Supplied entries:

-------------------------

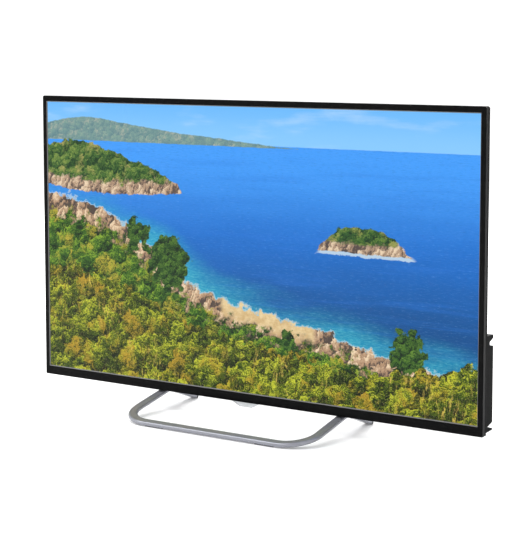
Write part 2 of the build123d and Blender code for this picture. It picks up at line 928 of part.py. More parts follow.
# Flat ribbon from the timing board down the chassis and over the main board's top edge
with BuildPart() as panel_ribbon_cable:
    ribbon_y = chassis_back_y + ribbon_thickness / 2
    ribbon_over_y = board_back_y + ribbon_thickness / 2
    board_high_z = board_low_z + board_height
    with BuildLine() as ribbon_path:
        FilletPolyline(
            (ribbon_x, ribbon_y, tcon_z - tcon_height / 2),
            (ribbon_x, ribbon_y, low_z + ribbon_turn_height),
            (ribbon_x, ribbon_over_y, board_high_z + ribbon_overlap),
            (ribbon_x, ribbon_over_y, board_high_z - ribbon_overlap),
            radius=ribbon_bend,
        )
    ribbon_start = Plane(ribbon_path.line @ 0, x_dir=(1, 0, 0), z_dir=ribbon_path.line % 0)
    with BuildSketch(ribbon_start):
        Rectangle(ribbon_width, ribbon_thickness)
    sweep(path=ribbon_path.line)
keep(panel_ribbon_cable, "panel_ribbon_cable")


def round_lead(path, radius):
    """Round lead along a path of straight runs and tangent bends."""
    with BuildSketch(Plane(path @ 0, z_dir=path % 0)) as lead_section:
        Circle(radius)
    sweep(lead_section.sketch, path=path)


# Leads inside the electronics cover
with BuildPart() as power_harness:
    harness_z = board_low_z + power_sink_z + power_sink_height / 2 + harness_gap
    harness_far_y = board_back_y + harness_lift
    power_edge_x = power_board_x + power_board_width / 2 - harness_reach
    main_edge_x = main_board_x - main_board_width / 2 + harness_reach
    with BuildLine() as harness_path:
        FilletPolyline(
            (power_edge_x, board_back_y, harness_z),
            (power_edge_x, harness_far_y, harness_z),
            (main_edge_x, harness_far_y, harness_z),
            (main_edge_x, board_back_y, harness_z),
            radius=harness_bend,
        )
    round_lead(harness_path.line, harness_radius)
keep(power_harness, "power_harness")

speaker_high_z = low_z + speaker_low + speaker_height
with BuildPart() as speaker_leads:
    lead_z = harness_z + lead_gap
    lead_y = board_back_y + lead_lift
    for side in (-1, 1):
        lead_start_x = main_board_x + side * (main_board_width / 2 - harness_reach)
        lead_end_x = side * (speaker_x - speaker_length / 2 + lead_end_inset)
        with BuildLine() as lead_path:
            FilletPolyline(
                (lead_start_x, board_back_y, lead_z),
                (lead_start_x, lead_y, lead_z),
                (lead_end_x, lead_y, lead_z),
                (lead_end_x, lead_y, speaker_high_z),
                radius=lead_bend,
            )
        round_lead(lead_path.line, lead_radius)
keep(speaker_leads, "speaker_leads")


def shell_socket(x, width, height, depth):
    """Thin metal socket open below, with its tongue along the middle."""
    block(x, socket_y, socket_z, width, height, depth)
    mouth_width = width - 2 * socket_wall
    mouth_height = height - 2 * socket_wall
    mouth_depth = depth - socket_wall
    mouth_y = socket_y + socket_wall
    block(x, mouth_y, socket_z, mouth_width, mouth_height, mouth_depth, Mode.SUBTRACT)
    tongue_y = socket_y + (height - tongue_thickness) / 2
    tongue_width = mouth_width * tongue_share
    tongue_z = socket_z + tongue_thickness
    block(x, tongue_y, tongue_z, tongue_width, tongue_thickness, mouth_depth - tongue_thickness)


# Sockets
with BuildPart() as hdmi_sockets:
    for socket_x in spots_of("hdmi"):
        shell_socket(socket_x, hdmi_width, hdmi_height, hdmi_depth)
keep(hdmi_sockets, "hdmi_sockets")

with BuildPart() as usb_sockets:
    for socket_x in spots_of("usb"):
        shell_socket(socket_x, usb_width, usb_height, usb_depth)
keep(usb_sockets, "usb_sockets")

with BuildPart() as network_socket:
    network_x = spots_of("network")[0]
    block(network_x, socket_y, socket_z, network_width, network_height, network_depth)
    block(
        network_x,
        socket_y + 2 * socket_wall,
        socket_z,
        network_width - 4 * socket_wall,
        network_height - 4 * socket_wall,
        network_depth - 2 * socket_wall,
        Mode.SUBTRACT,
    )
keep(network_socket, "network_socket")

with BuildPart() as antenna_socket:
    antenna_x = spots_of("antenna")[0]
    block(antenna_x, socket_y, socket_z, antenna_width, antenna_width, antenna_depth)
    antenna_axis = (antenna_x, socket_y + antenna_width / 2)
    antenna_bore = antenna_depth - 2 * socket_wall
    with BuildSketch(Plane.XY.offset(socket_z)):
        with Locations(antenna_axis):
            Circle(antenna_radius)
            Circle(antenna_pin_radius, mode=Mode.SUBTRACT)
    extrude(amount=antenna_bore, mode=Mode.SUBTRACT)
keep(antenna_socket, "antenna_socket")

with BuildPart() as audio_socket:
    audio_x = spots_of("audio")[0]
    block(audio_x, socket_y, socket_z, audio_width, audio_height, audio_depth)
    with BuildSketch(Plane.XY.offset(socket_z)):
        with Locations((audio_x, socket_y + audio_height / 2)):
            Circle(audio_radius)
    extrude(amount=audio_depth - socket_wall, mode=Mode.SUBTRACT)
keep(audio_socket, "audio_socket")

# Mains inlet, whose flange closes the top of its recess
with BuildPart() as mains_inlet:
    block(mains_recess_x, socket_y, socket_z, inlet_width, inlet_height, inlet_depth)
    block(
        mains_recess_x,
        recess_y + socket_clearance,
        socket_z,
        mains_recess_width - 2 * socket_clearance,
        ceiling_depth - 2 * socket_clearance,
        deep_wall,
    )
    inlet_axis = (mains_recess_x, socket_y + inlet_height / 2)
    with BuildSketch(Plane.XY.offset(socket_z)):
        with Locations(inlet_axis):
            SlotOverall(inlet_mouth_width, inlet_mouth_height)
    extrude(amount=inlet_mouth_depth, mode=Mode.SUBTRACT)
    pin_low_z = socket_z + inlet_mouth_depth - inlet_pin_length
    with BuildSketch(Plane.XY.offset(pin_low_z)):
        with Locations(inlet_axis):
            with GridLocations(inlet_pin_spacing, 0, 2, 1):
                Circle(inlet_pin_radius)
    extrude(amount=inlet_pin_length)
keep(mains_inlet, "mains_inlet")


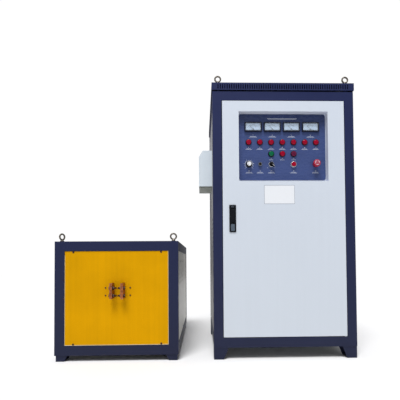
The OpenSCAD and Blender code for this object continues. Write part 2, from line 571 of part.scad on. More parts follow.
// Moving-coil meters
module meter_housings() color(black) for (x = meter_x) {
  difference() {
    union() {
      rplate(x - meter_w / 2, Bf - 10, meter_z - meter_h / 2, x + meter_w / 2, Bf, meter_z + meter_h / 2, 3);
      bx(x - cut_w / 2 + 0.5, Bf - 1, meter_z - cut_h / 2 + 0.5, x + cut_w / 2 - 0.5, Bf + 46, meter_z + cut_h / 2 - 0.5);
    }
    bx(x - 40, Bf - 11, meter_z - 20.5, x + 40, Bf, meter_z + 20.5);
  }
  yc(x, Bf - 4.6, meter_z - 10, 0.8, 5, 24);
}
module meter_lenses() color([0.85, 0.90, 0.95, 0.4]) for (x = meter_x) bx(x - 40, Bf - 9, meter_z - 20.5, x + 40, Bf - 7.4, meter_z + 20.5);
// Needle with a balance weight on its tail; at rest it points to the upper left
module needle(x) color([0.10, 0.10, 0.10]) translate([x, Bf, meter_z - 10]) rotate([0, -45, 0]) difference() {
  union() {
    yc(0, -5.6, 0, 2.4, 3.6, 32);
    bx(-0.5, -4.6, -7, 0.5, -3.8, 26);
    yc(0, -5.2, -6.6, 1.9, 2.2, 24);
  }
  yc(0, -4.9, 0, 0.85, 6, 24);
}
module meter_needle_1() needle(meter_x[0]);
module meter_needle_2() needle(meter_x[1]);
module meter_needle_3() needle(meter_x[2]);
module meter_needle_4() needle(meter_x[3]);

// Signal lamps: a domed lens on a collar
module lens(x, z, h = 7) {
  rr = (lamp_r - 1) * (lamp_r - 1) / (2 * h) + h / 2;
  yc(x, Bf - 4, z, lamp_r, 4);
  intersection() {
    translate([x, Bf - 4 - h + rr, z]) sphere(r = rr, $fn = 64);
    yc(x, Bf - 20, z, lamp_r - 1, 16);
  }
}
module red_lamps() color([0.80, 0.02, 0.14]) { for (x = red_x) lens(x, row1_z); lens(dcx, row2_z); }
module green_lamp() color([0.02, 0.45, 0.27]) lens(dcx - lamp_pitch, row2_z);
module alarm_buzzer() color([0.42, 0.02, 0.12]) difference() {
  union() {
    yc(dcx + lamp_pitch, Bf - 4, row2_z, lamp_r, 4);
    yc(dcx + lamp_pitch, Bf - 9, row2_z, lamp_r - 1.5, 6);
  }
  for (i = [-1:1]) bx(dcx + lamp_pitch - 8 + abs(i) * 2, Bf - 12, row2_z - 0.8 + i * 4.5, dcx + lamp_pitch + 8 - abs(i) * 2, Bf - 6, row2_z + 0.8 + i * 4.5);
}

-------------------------

Copy every line above in which the string "this" shows up.

Write part 2 of the build123d and Blender code for this picture. It picks up at line 928 of part.py. More parts follow.
The OpenSCAD and Blender code for this object continues. Write part 2, from line 571 of part.scad on. More parts follow.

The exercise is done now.